Direction
Read the listing below and copy out every line that holds "three".

* begin *

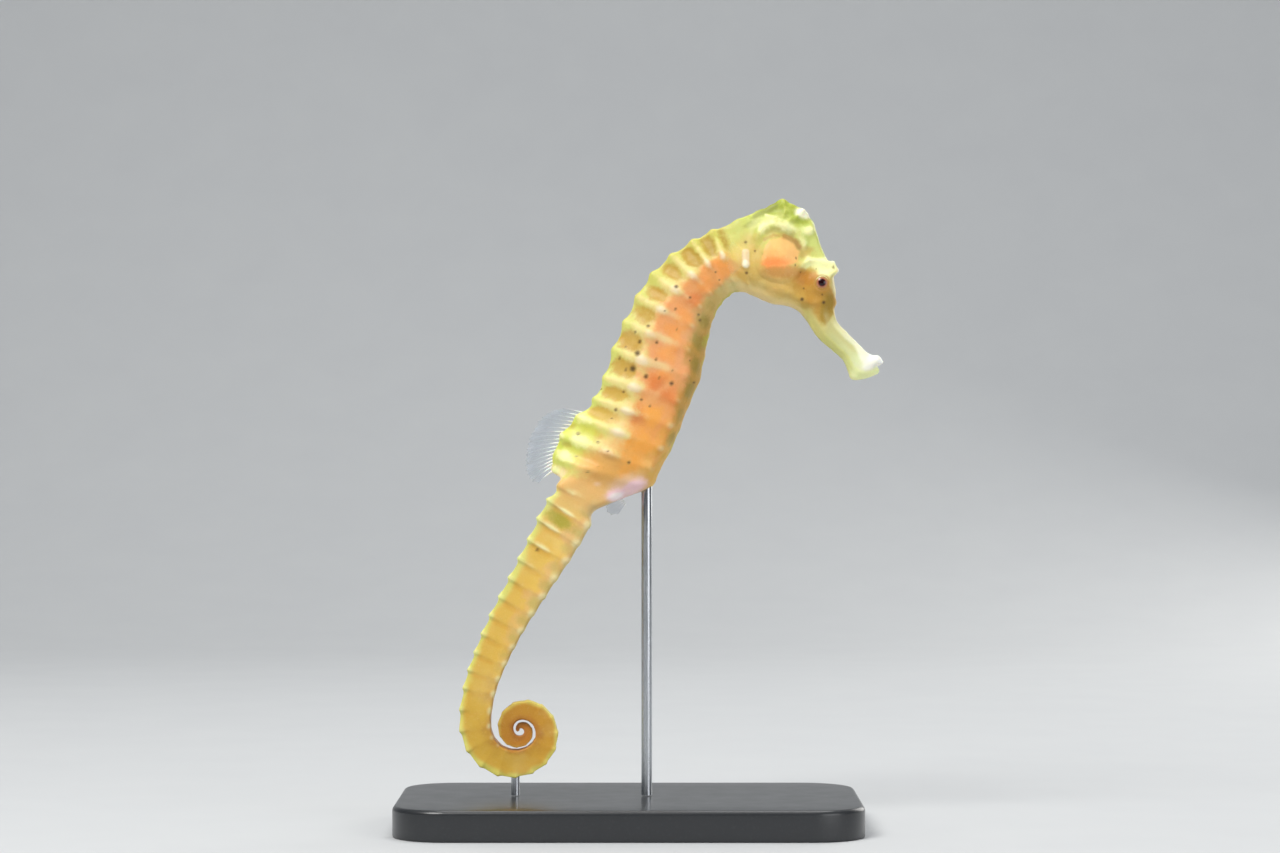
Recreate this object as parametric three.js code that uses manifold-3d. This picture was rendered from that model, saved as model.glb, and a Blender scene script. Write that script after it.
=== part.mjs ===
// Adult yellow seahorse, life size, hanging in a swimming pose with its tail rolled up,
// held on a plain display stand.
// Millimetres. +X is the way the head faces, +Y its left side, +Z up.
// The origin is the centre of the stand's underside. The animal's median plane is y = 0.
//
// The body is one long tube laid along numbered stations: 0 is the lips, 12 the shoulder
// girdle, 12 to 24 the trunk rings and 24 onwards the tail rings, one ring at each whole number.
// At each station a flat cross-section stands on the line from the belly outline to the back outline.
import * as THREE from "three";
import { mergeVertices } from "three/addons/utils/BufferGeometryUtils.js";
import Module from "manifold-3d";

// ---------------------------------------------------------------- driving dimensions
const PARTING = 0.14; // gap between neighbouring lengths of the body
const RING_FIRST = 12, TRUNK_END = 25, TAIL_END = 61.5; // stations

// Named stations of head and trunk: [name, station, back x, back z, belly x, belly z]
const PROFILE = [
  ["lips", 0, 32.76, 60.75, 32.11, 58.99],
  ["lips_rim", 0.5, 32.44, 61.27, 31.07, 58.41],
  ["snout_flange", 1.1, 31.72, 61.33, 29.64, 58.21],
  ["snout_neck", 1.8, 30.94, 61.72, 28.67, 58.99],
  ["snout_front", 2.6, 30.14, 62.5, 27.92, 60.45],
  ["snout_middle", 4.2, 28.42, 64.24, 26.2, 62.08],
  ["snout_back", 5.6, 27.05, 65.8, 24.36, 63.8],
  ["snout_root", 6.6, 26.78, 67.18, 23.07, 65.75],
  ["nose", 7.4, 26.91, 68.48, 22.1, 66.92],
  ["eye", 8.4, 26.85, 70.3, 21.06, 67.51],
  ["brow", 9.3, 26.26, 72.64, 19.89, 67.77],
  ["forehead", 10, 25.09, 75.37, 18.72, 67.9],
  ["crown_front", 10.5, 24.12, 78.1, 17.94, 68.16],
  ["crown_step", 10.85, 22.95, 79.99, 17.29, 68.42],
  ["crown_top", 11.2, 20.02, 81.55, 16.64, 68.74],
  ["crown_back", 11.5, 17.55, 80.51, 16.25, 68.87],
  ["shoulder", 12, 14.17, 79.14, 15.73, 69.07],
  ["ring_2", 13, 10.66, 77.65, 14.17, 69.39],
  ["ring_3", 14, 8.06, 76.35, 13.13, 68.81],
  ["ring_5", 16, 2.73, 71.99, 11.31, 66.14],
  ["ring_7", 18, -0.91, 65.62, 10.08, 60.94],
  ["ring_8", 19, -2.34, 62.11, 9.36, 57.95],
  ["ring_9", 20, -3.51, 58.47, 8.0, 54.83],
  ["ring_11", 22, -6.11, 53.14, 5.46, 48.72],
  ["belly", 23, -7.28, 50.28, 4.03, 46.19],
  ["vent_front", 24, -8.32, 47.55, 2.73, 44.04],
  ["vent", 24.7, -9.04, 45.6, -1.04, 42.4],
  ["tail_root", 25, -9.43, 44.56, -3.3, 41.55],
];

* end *

Expected answer
Recreate this object as parametric three.js code that uses manifold-3d. This picture was rendered from that model, saved as model.glb, and a Blender scene script. Write that script after it.
import * as THREE from "three";
import { mergeVertices } from "three/addons/utils/BufferGeometryUtils.js";